Check out Steve Tracy's book, "Going to Cincinnati," which has a chapter on Pigmeat and the times in which he lived.
Pigmeat now joins Sunnyland Slim playing those ivories beyond the pearly gates.
Lonnie Mack made the point at last year's MERF benefit at Coyote's about the vulnerability of musicians because they don't have pensions and medical insurance. Jim Rosen, the main harpman with the Mudcats, now needs our help. He recently had a kidney and tumor removed and faces additional medical treatment. Jim has always been on the front line helping others through MERF and the KYANA Blues Society at fundraisers.
A whole series of benefits are being set up to assist Jim through these tough times. The first event was scheduled to be held at Stevie Ray's on Sept. 28, featuring harmonica innovator Lee Oskar.

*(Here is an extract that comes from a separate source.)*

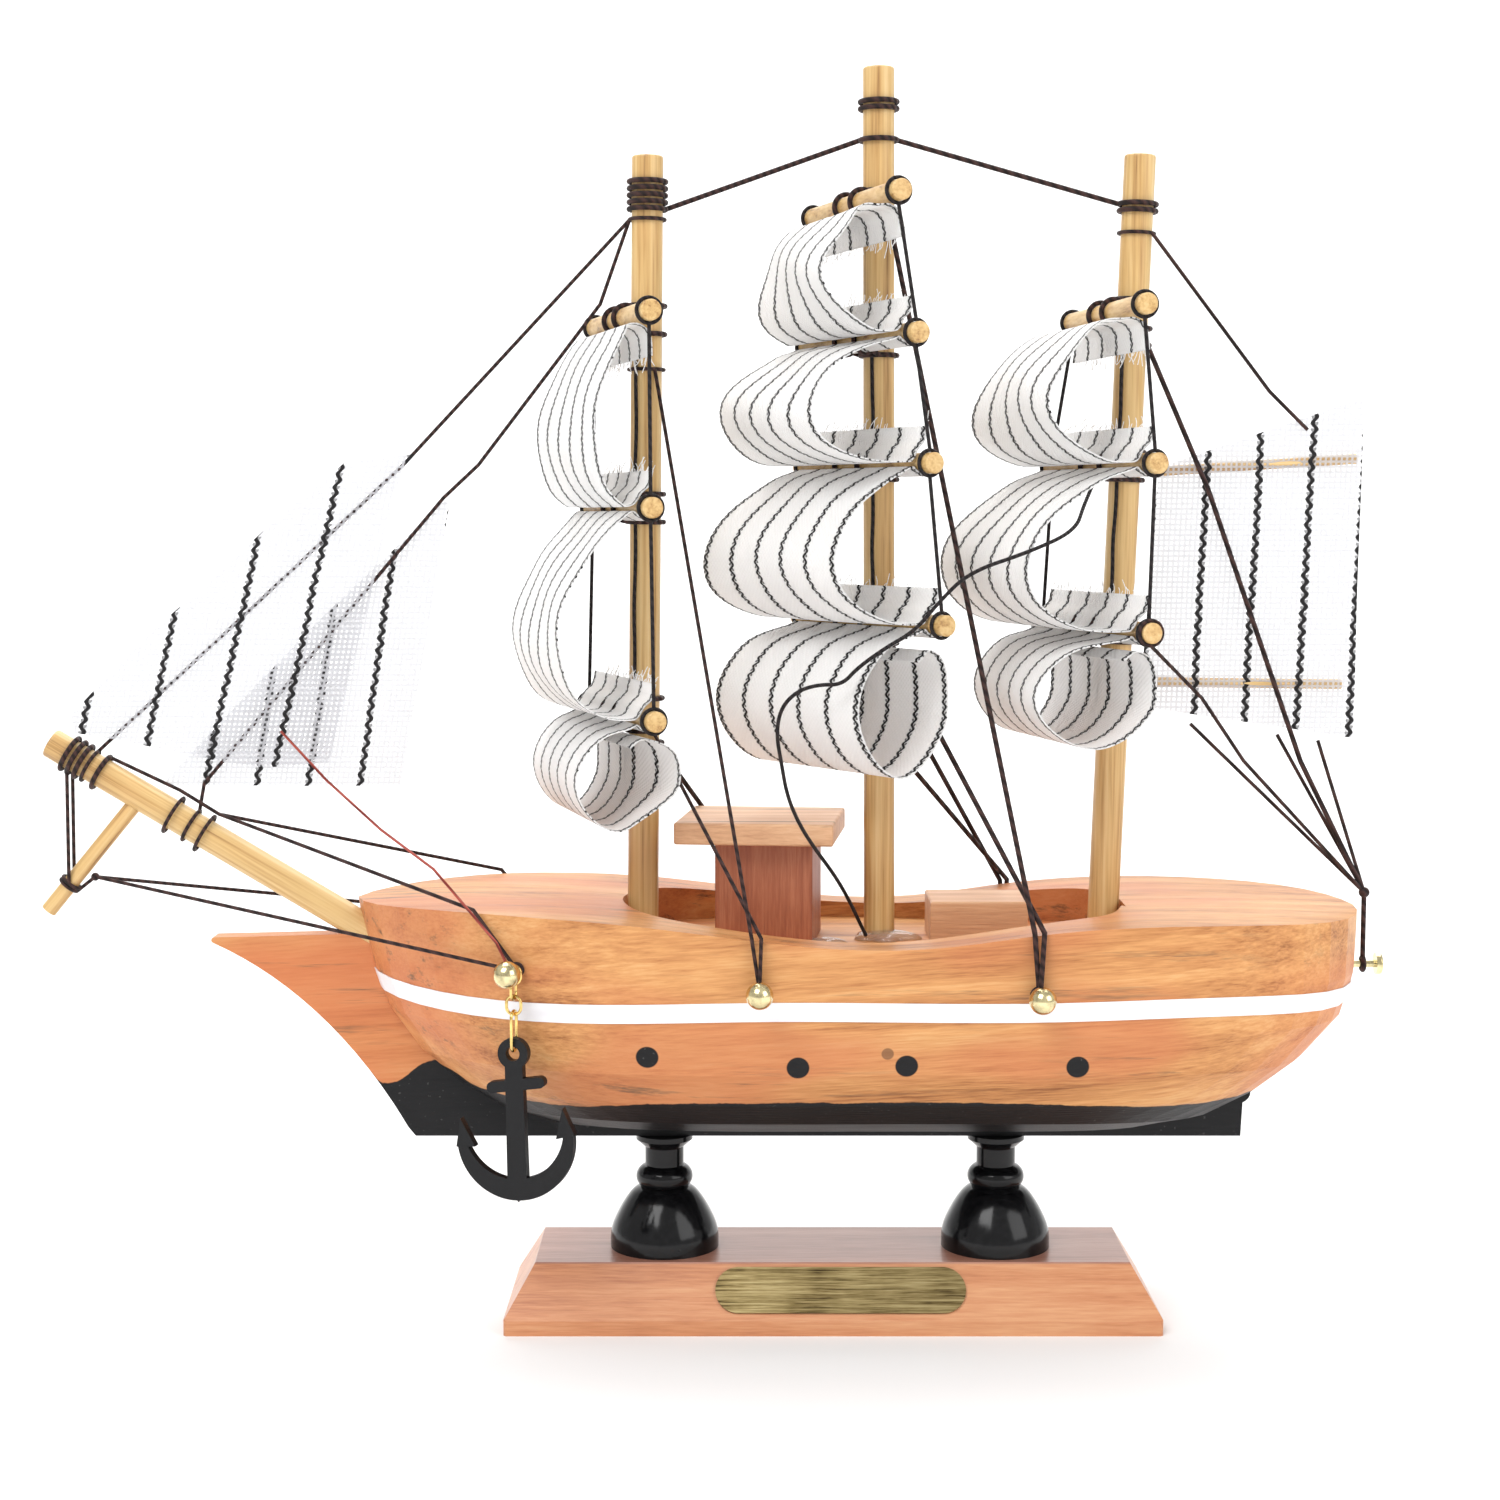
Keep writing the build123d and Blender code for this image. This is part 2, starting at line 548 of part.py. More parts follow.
print(f"chain axis {tuple(chain_axis)}  aft {tuple(aft)}")
support = pin_shank
for number in range(1, link_count + 1):
    joint_height = support - (pin_shank if number == 1 else link_wire)
    joint_at = chain_origin + Vector(0, 0, joint_height)
    print(f"joint of chain_link_{number} at {tuple(joint_at)}")
    top = support + play + 2 * link_wire
    plane = face_plane if number % 2 else edge_plane
    finish(link_solid(plane, top, link_width, link_length), f"chain_link_{number}")
    support = top - link_length + 2 * link_wire
ring_top = support + play + 2 * link_wire
ring_low = -eye_drop + eye_hole - 0.40 - 2 * link_wire
print(f"joint of anchor_ring at {tuple(chain_origin + Vector(0, 0, support - link_wire))}")
finish(link_solid(edge_plane, ring_top, ring_width, ring_top - ring_low), "anchor_ring")
print(f"joint of anchor at {tuple(chain_origin + Vector(0, 0, ring_low + link_wire))}")

eye_middle = chain_origin - Vector(0, 0, eye_drop)
with BuildPart() as anchor:
    with BuildSketch(Plane(origin=eye_middle - chain_axis * anchor_thick / 2, x_dir=aft, z_dir=chain_axis)):
        Circle(eye_radius)
        with BuildLine():
            Polyline(*shank_outline, close=True)
        make_face()
        with Locations(Location((*stock_middle, 0), (0, 0, anchor_tilt))):
            SlotOverall(stock_length, stock_width)
        with BuildSketch(mode=Mode.PRIVATE) as arms:
            Circle(arm_outer)
            with Locations((0, arm_shift)):
                Circle(arm_inner, mode=Mode.SUBTRACT)
            with Locations((0, arm_outer)):
                Rectangle(30, 2 * arm_outer, mode=Mode.SUBTRACT)
            for side in (-1, 1):
                with BuildLine():
                    Polyline(*[(side * x, z - crown[1]) for x, z in fluke], close=True)
                make_face()
        add(arms.sketch.moved(Location((*crown, 0), (0, 0, anchor_tilt))))
        with BuildLine():
            Polyline(*crown_point, close=True)
        make_face()
        Circle(eye_hole, mode=Mode.SUBTRACT)
    extrude(amount=anchor_thick)
finish(anchor.part, "anchor")

# ================================================================ rigging
def mast_ring(mast, z, radius):
    """Turn of thread round a mast, in the builder that is open."""
    foot_x, head_x, head_z = masts[mast]
    loop((mast_x(mast, z), 0, z), (head_x - foot_x, 0, head_z - mast_foot), mast_radius, radius)


def mast_side(mast, z, target, radius):
    """Point on a mast's turn of thread that faces the target."""
    middle = Vector(mast_x(mast, z), 0, z)
    pull = Vector(*target) - middle
    pull = Vector(pull.X, pull.Y, 0).normalized()
    return middle + pull * (mast_radius + radius + fit_gap)


def sprit_point(x):
    """Point on the bowsprit's axis at x."""
    share = (x - sprit_root[0]) / (sprit_tip[0] - sprit_root[0])
    return sprit_end + (sprit_start - sprit_end) * share


sprit_dir = (sprit_start - sprit_end).normalized()
sprit_up = Vector(-sprit_dir.Z, 0, sprit_dir.X) * -1

# stays from the masthead to the bowsprit, along the luff of each jib
with BuildPart() as bow_rigging:
    mast_ring("fore", bow_stay_height, thin_radius)
    outer_top = sprit_point(outer_stay_x) + sprit_up * (sprit_radius + thin_radius + fit_gap)
    stay_head = mast_side("fore", bow_stay_height, (-90, 0, 0), thin_radius)
    strand([stay_head, Vector(-50.9, 0, 102.9),
            Vector(-68.2, 0, 86.8), outer_top], thin_radius)
    inner_top = sprit_point(inner_stay_x) + sprit_up * (sprit_radius + thin_radius + fit_gap)
    strand([stay_head, Vector(-27.6, 0.4, 121.6),
            Vector(-42.2, 0.4, 102.7), Vector(-46.4, 0.4, 98.8), Vector(-75.6, 0.4, 64.6), inner_top],
           thin_radius)
    for x in (outer_stay_x, inner_stay_x):
        loop(sprit_point(x), sprit_dir, sprit_radius, thin_radius)
    for x in (-87.9, -90.0, -90.8, -91.6):
        loop(sprit_point(x), sprit_dir, sprit_radius, cord_radius)
    for x in (-79.3, -75.6):
        loop(sprit_point(x), sprit_dir, sprit_radius + 0.3, thin_radius)
    # bow stays: along the bowsprit, then apart to the first side pins
    split = Vector(-73.8, 0, 60.9)
    strand([sprit_point(-87.9) + sprit_up * (sprit_radius + cord_radius + fit_gap),
            sprit_point(-80.0) + sprit_up * 3.0, split], thin_radius)
    # bobstays: from the striker's knot, below the rail, to the same pins
    knot = Vector(-88.9, 0, 53.3)
    striker_at = striker_end + lean * 4.0
    striker_side = lean.cross(Vector(0, 1, 0)) * -1
    loop(striker_at, lean, striker_radius, thin_radius)
    loop(striker_at + lean * 0.45, lean, striker_radius, thin_radius)
    strand([striker_at + striker_side * (striker_radius + thin_radius + fit_gap), knot], thin_radius)
    with Locations(Location(knot)):
        Sphere(0.5)
    for side in (-1, 1):
        strand([sprit_point(-90.8) - sprit_up * (sprit_radius + cord_radius + fit_gap) * 0.8
                + Vector(0, side * 1.27, 0),
                striker_at + lean * 0.45 + Vector(0, side * (striker_radius + thin_radius + fit_gap), 0)],
               thin_radius)
    for side in (-1, 1):
        rail = over_rail(-41.5, side, 0.5)
        middle, outward, touch = hitch("bow", side, 0.6, rail, thin_radius)
        loop(middle, outward, pin_shank, thin_radius)
        strand([split, rail, touch], thin_radius)
        middle, outward, touch = hitch("bow", side, 1.1, knot, thin_radius)
        loop(middle, outward, pin_shank, thin_radius)
        strand([knot, touch], thin_radius)
finish(bow_rigging.part, "bow_rigging")

# thin red thread from the inner jib to the port pin
with BuildPart() as red_thread:
    middle, outward, touch = hitch("bow", -1, 2.2, (-46.1, -15.0, 56.2), red_radius)
    loop(middle, outward, pin_shank, red_radius)
    strand([Vector(-66.0, -0.95, 71.0), Vector(-60.2, -4.0, 65.5), Vector(-52.9, -10.0, 60.3),
            Vector(-46.1, -15.4, 56.4), middle + outward * 0.3 + Vector(-1.6, -0.2, 3.4), touch], red_radius)
finish(red_thread.part, "red_thread")

# stays between the mastheads, and down to the stern
with BuildPart() as masthead_stays:
    for mast, heights in (("fore", (132.6, 133.4, 134.2, 135.0, 135.8)),
                          ("main", (140.6, 144.2, 145.0)), ("mizzen", (132.4, 133.2))):
        for z in heights:
            mast_ring(mast, z, cord_radius)
    strand([mast_side("fore", 132.6, (50, 0, 0), cord_radius),
            mast_side("main", 140.6, (-50, 0, 0), cord_radius)], cord_radius)
    strand([mast_side("main", 140.6, (50, 0, 0), cord_radius),
            mast_side("mizzen", 133.2, (-50, 0, 0), cord_radius)], cord_radius)
finish(masthead_stays.part, "masthead_stays")

with BuildPart() as stern_rigging:
    stern_x = hull_stern + 1.3
    gather = Vector(stern_x, 0, 51.4)
    with Locations(Location(gather)):
        Sphere(0.65)
    mast_ring("mizzen", 129.8, thin_radius)
    strand([mast_side("mizzen", 129.8, (70, -30, 0), thin_radius), Vector(51.4, -1.5, 111.3),
            Vector(56.0, -1.5, 106.8)], thin_radius)
    mast_ring("mizzen", 116.8, cord_radius)
    strand([mast_side("mizzen", 116.8, (60, -20, 0), cord_radius), Vector(44.4, -1.75, 99.6),
            Vector(55.9, -1.75, 67.5), gather], cord_radius)
    for start in ((42.8, -1.0, 71.9), (53.2, -1.0, 70.6), (58.1, -1.0, 69.9)):
        strand([Vector(*start), gather], thin_radius)
    yard_tip = yard_point("mizzen_yard_lower", -14.9)
    axis = yard_frame("mizzen_yard_lower")[1]
    loop(yard_tip, axis, yard_radius, thin_radius)
    strand([yard_tip - Vector(0, 0, yard_radius + thin_radius + fit_gap), Vector(42.6, -9.5, 75.6),
            Vector(48.3, -6.0, 67.9), gather], thin_radius)
    pin_ring = Vector(stern_x, 0, stern_pin_z)
    loop(pin_ring, (1, 0, 0), pin_shank, cord_radius)
    strand([gather, pin_ring + Vector(0, 0, pin_shank + cord_radius + fit_gap)], cord_radius)
finish(stern_rigging.part, "stern_rigging")

# shrouds from the masts to the side pins
for name, side, shrouds in (("port_shrouds", -1, port_shrouds), ("starboard_shrouds", 1, starboard_shrouds)):
    with BuildPart() as shroud_set:
        for mast, z, pin, stand, rail_shift, radius in shrouds:
            rail = over_rail(side_pins[pin][0] - rail_shift, side, 0.4)
            middle, outward, touch = hitch(pin, side, stand, rail, radius)
            loop(middle, outward, pin_shank, radius)
            mast_ring(mast, z, radius)
            strand([mast_side(mast, z, rail, radius), rail, touch], radius)
    finish(shroud_set.part, name)

# threads that link the yards of each mast at their ends
with BuildPart() as yard_lines:
    for chain in yard_chains:
        for v in (-line_reach, line_reach):
            for name in chain:
                loop(yard_point(name, v), yard_frame(name)[1], yard_radius, thin_radius)
            for upper, lower in zip(chain, chain[1:]):
                drop = yard_radius + thin_radius + fit_gap
                strand([yard_point(upper, v, 0, -drop), yard_point(lower, v, 0, drop)], thin_radius)
finish(yard_lines.part, "yard_lines")

# lashings that hold each yard to its mast
with BuildPart() as yard_lashings:
    for name, (mast, z, turn, slide) in yards.items():
        rise = yard_radius + cord_radius + 0.15
        for up in (-1, 1):
            mast_ring(mast, z + up * rise, cord_radius)
        for v in (-2.6, 2.6):
            at = v + slide
            loop(yard_point(name, at), yard_frame(name)[1], yard_radius, cord_radius)
            for up in (-1, 1):
                reach = yard_radius + cord_radius + fit_gap
                turn_end = yard_point(name, at, -0.6 * reach, up * 0.8 * reach)
                mast_end = yard_point(name, slide + math.copysign(1.95, v), -2.1, up * rise)
                strand([turn_end, mast_end], cord_radius)
finish(yard_lashings.part, "yard_lashings")

# ================================================================ loose thread
route = [Vector(*point) for point in loose_route]
radii = []
for before, corner, after in zip(route, route[1:], route[2:]):
    turn = (corner - before).get_angle(after - corner)
    shorter = min((corner - before).length, (after - corner).length)
    radii.append(0.45 * shorter / math.tan(math.radians(turn / 2)))
print("loose thread radii", [round(radius, 1) for radius in radii])
with BuildPart() as loose_thread:
    with BuildLine() as loose_line:
        FilletPolyline(*route, radius=radii)
    loose_path = loose_line.wire()
    with BuildSketch(Plane(origin=loose_path @ 0, z_dir=loose_path % 0)):
        Circle(loose_radius)
    sweep(path=loose_path)
print(f"loose thread length {loose_path.length:.2f}, section times length "
      f"{math.pi * loose_radius ** 2 * loose_path.length:.3f}")
finish(loose_thread.part, "loose_thread")
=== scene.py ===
"""Looks of the model sailing ship: striped ribbon sails, bamboo, carved wood, thread and brass."""
import math
import random

import bmesh
import bpy
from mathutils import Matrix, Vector


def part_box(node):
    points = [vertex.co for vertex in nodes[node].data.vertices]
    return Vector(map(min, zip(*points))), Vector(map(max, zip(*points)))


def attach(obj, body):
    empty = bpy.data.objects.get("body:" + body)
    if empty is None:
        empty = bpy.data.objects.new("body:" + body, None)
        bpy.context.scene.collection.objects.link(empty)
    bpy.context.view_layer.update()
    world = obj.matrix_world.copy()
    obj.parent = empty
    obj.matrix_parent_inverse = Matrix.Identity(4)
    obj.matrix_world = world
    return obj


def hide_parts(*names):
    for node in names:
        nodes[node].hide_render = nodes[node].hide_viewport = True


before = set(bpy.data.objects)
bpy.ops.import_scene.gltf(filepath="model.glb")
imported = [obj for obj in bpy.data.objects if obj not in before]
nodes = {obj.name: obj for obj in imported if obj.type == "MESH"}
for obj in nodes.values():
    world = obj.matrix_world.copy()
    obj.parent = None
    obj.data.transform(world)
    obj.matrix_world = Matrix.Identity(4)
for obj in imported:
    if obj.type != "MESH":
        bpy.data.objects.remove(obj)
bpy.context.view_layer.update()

MM = 0.001
TURN = 2 * math.pi

# ---------------------------------------------------------------- sizes, in millimetres
RIBBON_WIDTH = 27.0
CLOTH_THICK = 0.16
WEAVE_PITCH = 0.62
UV_SPAN = 100.0         # one unit of a sail's UV map
UV_MIDDLE = 50.0        # where a sail's middle line lies on its UV map
STRIPE_SPACING = 5.2
RIBBON_STRIPE = (0.27, 0.26, 1.25)  # a stripe's half width, how far it wanders, and its pitch
GAUZE_STRIPE = (0.34, 0.22, 1.5)
HAIR_THICK = 0.09
HAIR_REACH = (0.4, 1.5)
GAUZE_MESH = 1.2
GAUZE_WAVE = 0.22
MAST_RADIUS = 1.85
MAST_LINE_THICK = 0.45
MAST_LINE_SINK = 0.05
MAST_LINE_SWAY = 0.12
MAST_RING = 1.5         # height at either end of a mast that its end points are taken from
BOARD_TOP = (7.6, 7.85)  # where the stand's slopes turn into its top
RED_BOW, RED_STERN = (-34.0, -56.0), (44.0, 62.0)  # where the hull's red ends begin and are full
RED_BELOW = (47.5, 43.5)
PORTHOLE_SIDES = (9.0, 10.0)  # marks show further than this from the middle of the hull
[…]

The 3rd Annual Louisville Blues Harmonica Showdown will be Oct. 4 at Butchertown Pub. This year the money will go to Jim instead of the Sonny Boy Williamson Blues Museum. According to Scott Mullins, who is organizing the event again, the expanding list of musicians includes Rodney Hatfield, Rougie Ray, Joe Pinkerton, Greg Martin, Lamont Gillespie, Duke Robillard, plus many more.
Other benefits to follow include Oct. 5 at Phoenix Hill featuring several rock bands, and another at O'Malley's Corner with local and regional bands participating. Her is a chance to pay back Jim for all those great performances he has given us over the years.